Love and vengeance are powerful motivators, as Ellie tracks down the members of the WLF crew responsible. Notably, almost every kill is dramatized as if it’s the final kill. Nora’s death in the spores laden hallway can be if the player decides to, drawn out as long as possible Ellie’s rage visibly builds, while an on-screen hint allows the player to decide for the optimal moment to deliver a deathly strike.
After completing the majority of Abby’s narrative, I begin to sympathize and even root for Abby and her friends. These are survivors with real lives, full of love and hate and pain. With that in mind, it’s easy to imagine from Abby’s perspective, her own desire for justice in light of their deaths, in particular for Owen, the man she loves. The Last Of Us Part II allows the player not only to exact revenge but to further examine their actions in the aftermath.
Accompanied by a stomping score from Gustavo Santaolalla, the game’s musical atmosphere is as perfect as its visual imagery. From a post-pandemic impression of Seattle, better remembered as the flooded city, to the previously mentioned Seraphite island assault, and the lush, almost autumnal landscape of Jackson that Joel and Tommy ride through in the opening credits, it’s astonishing and unforgettably beautiful.
For the sake of variety, let’s get the criticisms out of the way.
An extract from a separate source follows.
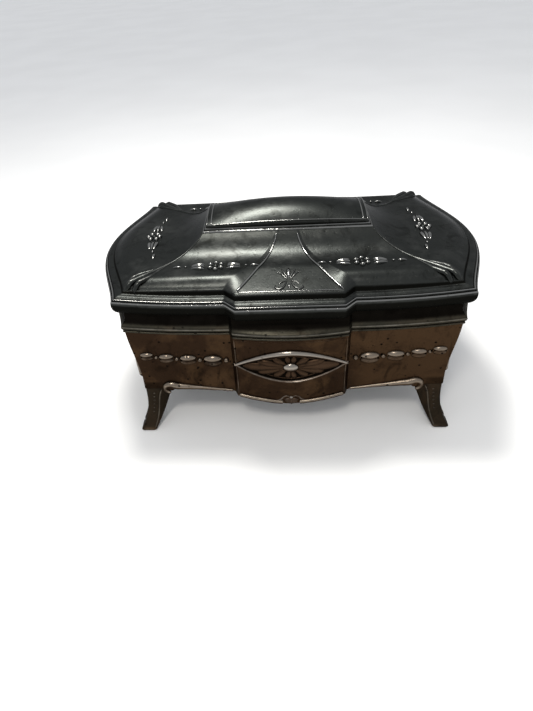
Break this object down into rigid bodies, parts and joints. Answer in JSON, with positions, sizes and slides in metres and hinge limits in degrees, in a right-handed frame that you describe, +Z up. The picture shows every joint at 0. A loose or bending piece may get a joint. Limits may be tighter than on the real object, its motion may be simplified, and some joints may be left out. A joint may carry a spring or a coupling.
{
  "type": "footed trinket box",
  "caption": "Oblong footed jewel casket in dark cast metal with bowed ends, flared cabriole feet, a hipped hinged lid with a raised plaque, and satin linings.",
  "frame": {"origin": "centre of the rectangle that the four feet stand on, on the table plane", "axes": "+X along the length to the right as seen from the front, -Y towards the front with the oval ornament, +Z up"},
  "size_m": [0.2152, 0.131, 0.121],
  "materials": {
    "body_casting": "cast, worn plate over dark copper brown",
    "neck_casting": "cast, blackened silver plate worn on the beads",
    "leg_casting": "cast, blackened",
    "ornament": "cast relief, silvery on the high spots",
    "lid_casting": "blackened silver plate, satin",
    "floor_sheet": "dull sheet",
    "hinge_metal": "dull",
    "hinge_pins": "plain",
    "satin_lining": "satin",
    "satin_cushion": "satin, padded",
    "lining_card": "plain"
  },
  "bodies": {
    "base": {"front_wall": "body_casting", "back_wall": "body_casting", "left_end_wall": "body_casting", "right_end_wall": "body_casting", "neck_frame": "neck_casting", "front_left_leg": "leg_casting", "front_right_leg": "leg_casting", "back_left_leg": "leg_casting", "back_right_leg": "leg_casting", "front_cartouche": "ornament", "back_cartouche": "ornament", "front_apron_shell": "ornament", "back_apron_shell": "ornament", "bottom_plate": "floor_sheet", "left_hinge_base_leaf": "hinge_metal", "right_hinge_base_leaf": "hinge_metal", "left_hinge_pin": "hinge_pins", "right_hinge_pin": "hinge_pins", "lining_front": "satin_lining", "lining_back": "satin_lining", "lining_left": "satin_lining", "lining_right": "satin_lining", "floor_cushion": "satin_cushion"},
    "lid": {"lid_shell": "lid_casting", "left_hinge_lid_leaf": "hinge_metal", "right_hinge_lid_leaf": "hinge_metal", "lid_lining_board": "lining_card", "lid_cushion": "satin_cushion"}
  },
  "joints": [
    {"name": "lid_hinge", "type": "hinge", "parent": "base", "child": "lid", "pos_m": [0, 0.062, 0.08005], "axis": [-1, 0, 0], "range_deg": [0, 100]}
  ]
}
Run time. Following the cinema boss fight, and the peaceful days on the farm, I really felt Naughty Dog could have reached a satisfying conclusion there and then. California, to a degree, felt like overkill, but Ellie’s restless urge to end things once and for all at the beach justified the means to go on.
Also, I felt Isaac, an antagonist seriously underplayed in the story. He was momentarily teased in the recent story trailer, and anticipation ran high for his big bad occupation within the game, which didn’t really materialize fully.
As previously stated, this game is so vast, I’d be here until the end of time detailing everything I loved. So, the highlights. Attaching a silencer on a gun (stealth to the max), Abby’s crossbow was far more effective than a slightly flimsy bow and arrow (hard not to go all Daryl Dixon on the cruise liner), explosive arrows and trap mines (deadly), to the Seraphites and their godly weaponry (built like barn doors and look like Thenns).
Other tidbits included improved in-game versatility (going prone beneath vehicles, long grass stealth), the ground zero hospital bloater (the biggest challenge of all), a neat touchpad feature to play the guitar, and the sweet moments between Joel and Ellie at the dinosaur museum.
The Last Of Us Part II remains faithful to the saying, if it ain’t broke, don’t fix it. Instead, Naughty Dog has tirelessly built on what made the first title so iconic. However, I was admittedly skeptical after they announced The Last Of Us Part II in 2016.
I wondered how they’d be able to produce a sequel worthy of the first. Yet, with all considered now, this game is unquestionably a worthy successor to 2013’s original. The Last Of Us Part II portrays love, morality, and vengeance honestly, deeply examining Ellie’s need to avenge Joel’s death, the fallout from Joel’s lie about the Fireflies, as well as Ellie’s blossoming lesbian relationship with Dina. Ellie’s second showdown on the shores with Abby is a testament to her frequently challenged morality, as she reflects on a memory of her and Joel from the night of the dance.
Despite being unable to forgive Joel, Ellie admits she is willing to try. For all the violence and death endured throughout this super-long title, it seems that despite an uncertain future, mercy will prevail over her wrath, as she lets Abby and Lev row away to a new life. The Last Of Us Part II is a masterclass demonstration in what Naughty Dog has delivered for years. Some truly, historically, brilliant video games.
Matt reviewed The Last of Us Part II with a personally purchased copy.